## begin

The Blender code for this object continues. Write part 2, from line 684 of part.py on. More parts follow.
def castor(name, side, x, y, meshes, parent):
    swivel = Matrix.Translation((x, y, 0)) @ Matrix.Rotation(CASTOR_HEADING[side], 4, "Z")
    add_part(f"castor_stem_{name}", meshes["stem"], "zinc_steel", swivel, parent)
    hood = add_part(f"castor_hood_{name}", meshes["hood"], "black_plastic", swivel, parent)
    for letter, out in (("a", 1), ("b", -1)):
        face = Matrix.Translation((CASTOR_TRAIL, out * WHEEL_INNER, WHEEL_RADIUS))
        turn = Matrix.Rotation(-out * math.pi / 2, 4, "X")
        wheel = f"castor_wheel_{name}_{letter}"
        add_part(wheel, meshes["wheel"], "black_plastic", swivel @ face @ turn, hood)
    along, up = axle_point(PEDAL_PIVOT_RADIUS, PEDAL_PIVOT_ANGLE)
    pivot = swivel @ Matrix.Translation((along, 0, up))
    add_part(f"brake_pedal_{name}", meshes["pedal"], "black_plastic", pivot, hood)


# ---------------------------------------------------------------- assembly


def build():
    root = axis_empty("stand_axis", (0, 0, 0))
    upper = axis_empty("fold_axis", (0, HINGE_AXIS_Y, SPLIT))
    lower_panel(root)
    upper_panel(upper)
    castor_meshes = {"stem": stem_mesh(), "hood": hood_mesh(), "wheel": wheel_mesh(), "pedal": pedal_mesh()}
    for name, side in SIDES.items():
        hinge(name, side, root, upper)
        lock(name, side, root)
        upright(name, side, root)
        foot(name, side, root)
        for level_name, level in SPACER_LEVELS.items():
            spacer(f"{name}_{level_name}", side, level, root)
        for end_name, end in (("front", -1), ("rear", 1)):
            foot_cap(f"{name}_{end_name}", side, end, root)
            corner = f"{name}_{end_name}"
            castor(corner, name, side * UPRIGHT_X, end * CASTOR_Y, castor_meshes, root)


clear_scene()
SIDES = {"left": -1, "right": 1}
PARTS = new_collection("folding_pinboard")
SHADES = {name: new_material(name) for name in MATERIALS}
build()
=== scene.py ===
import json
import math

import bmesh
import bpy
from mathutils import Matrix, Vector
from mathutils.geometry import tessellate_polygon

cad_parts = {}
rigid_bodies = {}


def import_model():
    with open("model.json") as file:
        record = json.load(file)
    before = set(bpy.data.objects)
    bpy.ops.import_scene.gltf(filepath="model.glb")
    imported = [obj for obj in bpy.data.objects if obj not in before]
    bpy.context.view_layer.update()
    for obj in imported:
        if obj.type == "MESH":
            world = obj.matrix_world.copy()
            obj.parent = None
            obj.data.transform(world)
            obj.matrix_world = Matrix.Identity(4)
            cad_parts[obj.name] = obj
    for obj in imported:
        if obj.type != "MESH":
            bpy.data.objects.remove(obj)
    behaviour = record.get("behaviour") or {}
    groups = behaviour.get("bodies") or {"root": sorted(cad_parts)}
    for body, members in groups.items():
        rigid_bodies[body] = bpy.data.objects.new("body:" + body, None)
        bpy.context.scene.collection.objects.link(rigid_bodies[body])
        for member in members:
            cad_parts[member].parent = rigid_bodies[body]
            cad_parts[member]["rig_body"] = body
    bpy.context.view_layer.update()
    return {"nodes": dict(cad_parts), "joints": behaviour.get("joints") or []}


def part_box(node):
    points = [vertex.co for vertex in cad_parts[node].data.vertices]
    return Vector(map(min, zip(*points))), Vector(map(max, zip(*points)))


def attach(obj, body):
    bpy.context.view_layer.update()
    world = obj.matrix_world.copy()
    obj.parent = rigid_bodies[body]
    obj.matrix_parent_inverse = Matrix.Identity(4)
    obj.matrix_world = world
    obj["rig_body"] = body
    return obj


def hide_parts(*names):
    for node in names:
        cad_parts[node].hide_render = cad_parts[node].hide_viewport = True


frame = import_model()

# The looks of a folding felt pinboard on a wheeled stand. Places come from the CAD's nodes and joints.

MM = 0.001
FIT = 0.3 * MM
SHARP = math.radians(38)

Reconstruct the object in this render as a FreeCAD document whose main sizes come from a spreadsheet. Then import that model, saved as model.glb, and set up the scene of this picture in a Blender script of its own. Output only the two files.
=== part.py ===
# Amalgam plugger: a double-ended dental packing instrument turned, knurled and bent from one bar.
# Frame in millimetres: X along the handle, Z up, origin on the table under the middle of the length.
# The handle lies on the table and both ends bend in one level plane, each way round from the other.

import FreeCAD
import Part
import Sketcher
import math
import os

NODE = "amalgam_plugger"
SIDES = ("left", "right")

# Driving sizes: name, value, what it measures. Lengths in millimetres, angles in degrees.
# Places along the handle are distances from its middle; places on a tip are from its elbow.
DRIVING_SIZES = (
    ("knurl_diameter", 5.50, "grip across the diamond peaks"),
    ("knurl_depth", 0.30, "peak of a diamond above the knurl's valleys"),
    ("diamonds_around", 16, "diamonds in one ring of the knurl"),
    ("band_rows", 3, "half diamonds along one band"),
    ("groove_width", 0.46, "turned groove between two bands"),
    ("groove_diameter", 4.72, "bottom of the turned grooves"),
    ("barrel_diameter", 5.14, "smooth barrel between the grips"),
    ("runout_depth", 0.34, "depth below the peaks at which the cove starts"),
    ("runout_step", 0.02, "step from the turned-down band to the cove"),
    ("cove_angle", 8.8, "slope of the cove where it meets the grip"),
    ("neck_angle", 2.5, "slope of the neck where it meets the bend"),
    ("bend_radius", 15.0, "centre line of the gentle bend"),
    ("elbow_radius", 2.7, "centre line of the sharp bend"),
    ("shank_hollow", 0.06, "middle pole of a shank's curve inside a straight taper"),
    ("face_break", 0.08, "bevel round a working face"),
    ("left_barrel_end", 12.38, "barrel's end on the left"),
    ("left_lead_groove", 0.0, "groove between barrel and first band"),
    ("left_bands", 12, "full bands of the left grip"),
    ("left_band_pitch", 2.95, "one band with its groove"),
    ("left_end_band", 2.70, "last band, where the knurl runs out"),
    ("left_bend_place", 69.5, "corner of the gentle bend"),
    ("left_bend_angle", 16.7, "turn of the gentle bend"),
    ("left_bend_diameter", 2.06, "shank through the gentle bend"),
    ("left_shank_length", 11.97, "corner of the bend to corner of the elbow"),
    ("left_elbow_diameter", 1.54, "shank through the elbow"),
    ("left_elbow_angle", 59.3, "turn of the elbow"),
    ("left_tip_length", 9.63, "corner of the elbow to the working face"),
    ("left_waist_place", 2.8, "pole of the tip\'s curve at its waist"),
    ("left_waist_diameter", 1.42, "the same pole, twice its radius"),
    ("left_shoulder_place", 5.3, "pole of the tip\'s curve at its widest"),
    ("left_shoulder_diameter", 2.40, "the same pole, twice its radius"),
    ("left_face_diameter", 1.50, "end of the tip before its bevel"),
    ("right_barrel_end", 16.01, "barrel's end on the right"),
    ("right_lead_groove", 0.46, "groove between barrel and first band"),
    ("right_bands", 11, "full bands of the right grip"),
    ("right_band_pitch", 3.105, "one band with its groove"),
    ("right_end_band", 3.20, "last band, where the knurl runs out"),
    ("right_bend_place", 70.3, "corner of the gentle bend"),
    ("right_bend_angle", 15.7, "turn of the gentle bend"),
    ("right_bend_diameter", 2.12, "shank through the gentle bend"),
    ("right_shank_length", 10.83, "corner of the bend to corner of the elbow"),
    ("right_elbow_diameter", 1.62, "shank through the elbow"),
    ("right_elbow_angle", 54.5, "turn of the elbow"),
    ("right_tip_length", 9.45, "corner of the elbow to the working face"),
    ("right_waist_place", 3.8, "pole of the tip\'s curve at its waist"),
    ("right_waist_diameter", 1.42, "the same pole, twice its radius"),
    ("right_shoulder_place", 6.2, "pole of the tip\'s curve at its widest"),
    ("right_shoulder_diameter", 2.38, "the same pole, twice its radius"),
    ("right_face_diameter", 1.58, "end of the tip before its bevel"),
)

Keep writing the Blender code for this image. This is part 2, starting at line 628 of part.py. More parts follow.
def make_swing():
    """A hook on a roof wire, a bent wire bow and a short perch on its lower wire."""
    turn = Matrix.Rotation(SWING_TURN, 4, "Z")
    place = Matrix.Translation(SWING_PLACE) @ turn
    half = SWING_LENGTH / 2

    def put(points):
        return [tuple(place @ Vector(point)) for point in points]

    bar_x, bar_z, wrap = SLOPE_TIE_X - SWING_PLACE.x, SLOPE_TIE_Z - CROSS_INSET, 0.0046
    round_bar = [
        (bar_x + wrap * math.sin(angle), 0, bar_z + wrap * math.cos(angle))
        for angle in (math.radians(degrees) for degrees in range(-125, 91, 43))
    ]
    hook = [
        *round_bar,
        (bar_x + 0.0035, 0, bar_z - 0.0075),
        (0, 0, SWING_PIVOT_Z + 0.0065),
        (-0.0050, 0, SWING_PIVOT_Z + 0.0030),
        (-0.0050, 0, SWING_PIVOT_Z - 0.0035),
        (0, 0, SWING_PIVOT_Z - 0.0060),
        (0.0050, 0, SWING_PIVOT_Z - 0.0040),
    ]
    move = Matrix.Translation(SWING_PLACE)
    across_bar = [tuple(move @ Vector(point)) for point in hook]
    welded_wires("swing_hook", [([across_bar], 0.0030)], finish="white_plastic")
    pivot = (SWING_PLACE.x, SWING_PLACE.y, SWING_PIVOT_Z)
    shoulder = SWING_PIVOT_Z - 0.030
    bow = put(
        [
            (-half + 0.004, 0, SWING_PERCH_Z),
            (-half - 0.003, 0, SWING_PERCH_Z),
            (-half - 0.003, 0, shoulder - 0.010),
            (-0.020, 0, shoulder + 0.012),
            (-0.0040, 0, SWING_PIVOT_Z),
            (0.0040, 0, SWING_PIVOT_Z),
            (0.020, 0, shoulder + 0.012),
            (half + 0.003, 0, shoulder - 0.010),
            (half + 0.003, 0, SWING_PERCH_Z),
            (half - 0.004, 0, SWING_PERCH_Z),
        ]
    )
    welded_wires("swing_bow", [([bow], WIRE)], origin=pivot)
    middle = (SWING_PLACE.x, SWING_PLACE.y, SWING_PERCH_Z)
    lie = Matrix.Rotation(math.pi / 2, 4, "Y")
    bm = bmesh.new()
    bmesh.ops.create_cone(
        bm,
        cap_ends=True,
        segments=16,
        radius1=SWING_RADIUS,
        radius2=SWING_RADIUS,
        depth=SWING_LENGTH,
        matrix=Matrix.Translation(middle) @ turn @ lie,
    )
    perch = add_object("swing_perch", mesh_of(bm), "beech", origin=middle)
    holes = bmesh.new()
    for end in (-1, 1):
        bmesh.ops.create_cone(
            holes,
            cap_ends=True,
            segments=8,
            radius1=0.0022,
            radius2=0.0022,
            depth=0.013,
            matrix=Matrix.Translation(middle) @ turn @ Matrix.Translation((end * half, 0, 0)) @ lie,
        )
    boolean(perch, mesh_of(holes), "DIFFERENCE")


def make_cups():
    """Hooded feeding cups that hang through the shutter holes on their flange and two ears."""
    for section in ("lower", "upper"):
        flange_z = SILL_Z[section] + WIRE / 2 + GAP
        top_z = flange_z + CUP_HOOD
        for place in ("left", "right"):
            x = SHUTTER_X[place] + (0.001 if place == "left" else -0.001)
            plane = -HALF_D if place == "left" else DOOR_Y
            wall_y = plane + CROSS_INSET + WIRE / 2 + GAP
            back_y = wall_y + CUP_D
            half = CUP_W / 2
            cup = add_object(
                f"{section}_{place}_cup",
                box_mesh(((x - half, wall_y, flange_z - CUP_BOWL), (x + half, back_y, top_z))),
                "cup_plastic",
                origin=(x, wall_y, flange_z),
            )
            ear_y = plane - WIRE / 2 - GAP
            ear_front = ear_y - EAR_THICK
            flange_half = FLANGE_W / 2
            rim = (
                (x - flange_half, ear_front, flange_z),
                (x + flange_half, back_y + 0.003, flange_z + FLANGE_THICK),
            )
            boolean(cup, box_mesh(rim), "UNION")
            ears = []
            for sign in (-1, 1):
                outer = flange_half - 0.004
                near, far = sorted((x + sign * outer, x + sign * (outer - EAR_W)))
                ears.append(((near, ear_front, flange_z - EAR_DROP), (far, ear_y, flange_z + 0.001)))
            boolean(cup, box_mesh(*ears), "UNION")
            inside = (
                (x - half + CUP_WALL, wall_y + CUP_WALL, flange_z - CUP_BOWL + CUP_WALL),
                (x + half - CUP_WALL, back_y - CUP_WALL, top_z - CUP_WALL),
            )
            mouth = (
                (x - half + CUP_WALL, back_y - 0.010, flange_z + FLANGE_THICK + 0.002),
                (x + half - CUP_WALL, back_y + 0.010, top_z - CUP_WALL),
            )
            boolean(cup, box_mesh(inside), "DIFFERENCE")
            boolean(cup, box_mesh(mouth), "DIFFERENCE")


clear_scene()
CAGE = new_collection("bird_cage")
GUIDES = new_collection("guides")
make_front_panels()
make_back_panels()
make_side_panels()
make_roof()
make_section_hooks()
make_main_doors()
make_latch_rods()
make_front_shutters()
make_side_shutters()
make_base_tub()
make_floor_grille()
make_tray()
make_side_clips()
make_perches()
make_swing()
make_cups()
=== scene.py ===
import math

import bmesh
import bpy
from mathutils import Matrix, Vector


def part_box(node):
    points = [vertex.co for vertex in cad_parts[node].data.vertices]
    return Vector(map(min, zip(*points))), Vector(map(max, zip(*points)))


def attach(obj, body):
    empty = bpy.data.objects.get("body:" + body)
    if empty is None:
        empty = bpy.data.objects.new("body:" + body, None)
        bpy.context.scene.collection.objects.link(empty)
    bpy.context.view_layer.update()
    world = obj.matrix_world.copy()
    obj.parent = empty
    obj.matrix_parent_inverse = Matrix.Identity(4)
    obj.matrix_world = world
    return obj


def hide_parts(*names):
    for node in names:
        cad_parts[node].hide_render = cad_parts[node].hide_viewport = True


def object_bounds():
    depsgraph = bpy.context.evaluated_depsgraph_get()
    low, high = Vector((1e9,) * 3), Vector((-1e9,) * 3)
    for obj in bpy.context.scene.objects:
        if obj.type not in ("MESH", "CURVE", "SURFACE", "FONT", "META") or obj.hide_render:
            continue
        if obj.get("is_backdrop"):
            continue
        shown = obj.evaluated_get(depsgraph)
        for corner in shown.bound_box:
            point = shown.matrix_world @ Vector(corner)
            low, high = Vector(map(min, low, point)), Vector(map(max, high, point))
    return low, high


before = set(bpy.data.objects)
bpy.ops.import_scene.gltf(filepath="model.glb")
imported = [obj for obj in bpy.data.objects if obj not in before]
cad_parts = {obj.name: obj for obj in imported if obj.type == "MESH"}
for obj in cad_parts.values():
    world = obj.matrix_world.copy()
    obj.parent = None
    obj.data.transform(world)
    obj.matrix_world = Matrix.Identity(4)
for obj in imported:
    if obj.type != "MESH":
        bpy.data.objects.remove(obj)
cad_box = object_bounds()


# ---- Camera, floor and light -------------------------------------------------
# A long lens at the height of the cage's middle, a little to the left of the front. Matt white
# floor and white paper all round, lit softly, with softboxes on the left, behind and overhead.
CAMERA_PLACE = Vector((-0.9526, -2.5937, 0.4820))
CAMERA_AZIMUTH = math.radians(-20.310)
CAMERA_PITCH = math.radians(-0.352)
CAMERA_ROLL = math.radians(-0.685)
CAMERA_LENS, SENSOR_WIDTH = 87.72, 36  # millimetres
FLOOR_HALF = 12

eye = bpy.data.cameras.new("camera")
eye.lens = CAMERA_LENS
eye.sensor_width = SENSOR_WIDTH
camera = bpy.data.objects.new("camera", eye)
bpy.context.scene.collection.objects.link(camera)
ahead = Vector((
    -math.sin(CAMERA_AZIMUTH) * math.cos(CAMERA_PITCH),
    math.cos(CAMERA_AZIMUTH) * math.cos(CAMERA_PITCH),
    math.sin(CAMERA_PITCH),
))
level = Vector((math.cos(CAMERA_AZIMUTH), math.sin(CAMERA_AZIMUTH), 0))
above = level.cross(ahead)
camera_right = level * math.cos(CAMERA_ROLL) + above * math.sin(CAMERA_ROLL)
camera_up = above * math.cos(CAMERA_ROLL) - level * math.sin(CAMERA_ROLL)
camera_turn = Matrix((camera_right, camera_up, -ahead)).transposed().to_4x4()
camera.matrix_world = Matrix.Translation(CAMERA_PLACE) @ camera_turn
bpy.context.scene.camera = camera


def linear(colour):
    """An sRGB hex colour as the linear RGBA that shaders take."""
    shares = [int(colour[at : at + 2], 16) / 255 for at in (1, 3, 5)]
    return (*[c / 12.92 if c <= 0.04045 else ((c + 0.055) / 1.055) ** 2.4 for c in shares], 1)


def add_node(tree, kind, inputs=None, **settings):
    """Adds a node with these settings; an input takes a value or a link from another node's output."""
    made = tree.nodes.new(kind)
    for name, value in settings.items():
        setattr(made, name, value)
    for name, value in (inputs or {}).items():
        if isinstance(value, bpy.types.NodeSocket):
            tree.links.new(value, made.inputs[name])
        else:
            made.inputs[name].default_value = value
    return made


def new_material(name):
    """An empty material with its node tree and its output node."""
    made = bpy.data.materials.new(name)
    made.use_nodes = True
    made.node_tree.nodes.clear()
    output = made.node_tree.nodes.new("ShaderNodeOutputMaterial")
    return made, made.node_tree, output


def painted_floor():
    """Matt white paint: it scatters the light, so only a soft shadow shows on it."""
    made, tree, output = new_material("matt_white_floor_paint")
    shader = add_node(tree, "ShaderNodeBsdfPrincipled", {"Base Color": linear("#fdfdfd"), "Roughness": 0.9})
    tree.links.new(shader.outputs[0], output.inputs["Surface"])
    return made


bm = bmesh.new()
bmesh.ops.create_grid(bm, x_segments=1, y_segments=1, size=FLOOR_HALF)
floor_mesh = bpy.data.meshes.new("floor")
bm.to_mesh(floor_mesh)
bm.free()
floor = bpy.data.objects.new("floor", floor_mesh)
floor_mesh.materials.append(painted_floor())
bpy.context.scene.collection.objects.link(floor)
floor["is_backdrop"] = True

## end

- [What is needed] Everything from the line that contains "make_main_doors()" through the line that contains "depsgraph = bpy.context.evaluated_depsgraph_get()" is to be transcribed exactly, and nothing outside that range.

- [Correct response]
make_main_doors()
make_latch_rods()
make_front_shutters()
make_side_shutters()
make_base_tub()
make_floor_grille()
make_tray()
make_side_clips()
make_perches()
make_swing()
make_cups()
=== scene.py ===
import math

import bmesh
import bpy
from mathutils import Matrix, Vector


def part_box(node):
    points = [vertex.co for vertex in cad_parts[node].data.vertices]
    return Vector(map(min, zip(*points))), Vector(map(max, zip(*points)))


def attach(obj, body):
    empty = bpy.data.objects.get("body:" + body)
    if empty is None:
        empty = bpy.data.objects.new("body:" + body, None)
        bpy.context.scene.collection.objects.link(empty)
    bpy.context.view_layer.update()
    world = obj.matrix_world.copy()
    obj.parent = empty
    obj.matrix_parent_inverse = Matrix.Identity(4)
    obj.matrix_world = world
    return obj


def hide_parts(*names):
    for node in names:
        cad_parts[node].hide_render = cad_parts[node].hide_viewport = True


def object_bounds():
    depsgraph = bpy.context.evaluated_depsgraph_get()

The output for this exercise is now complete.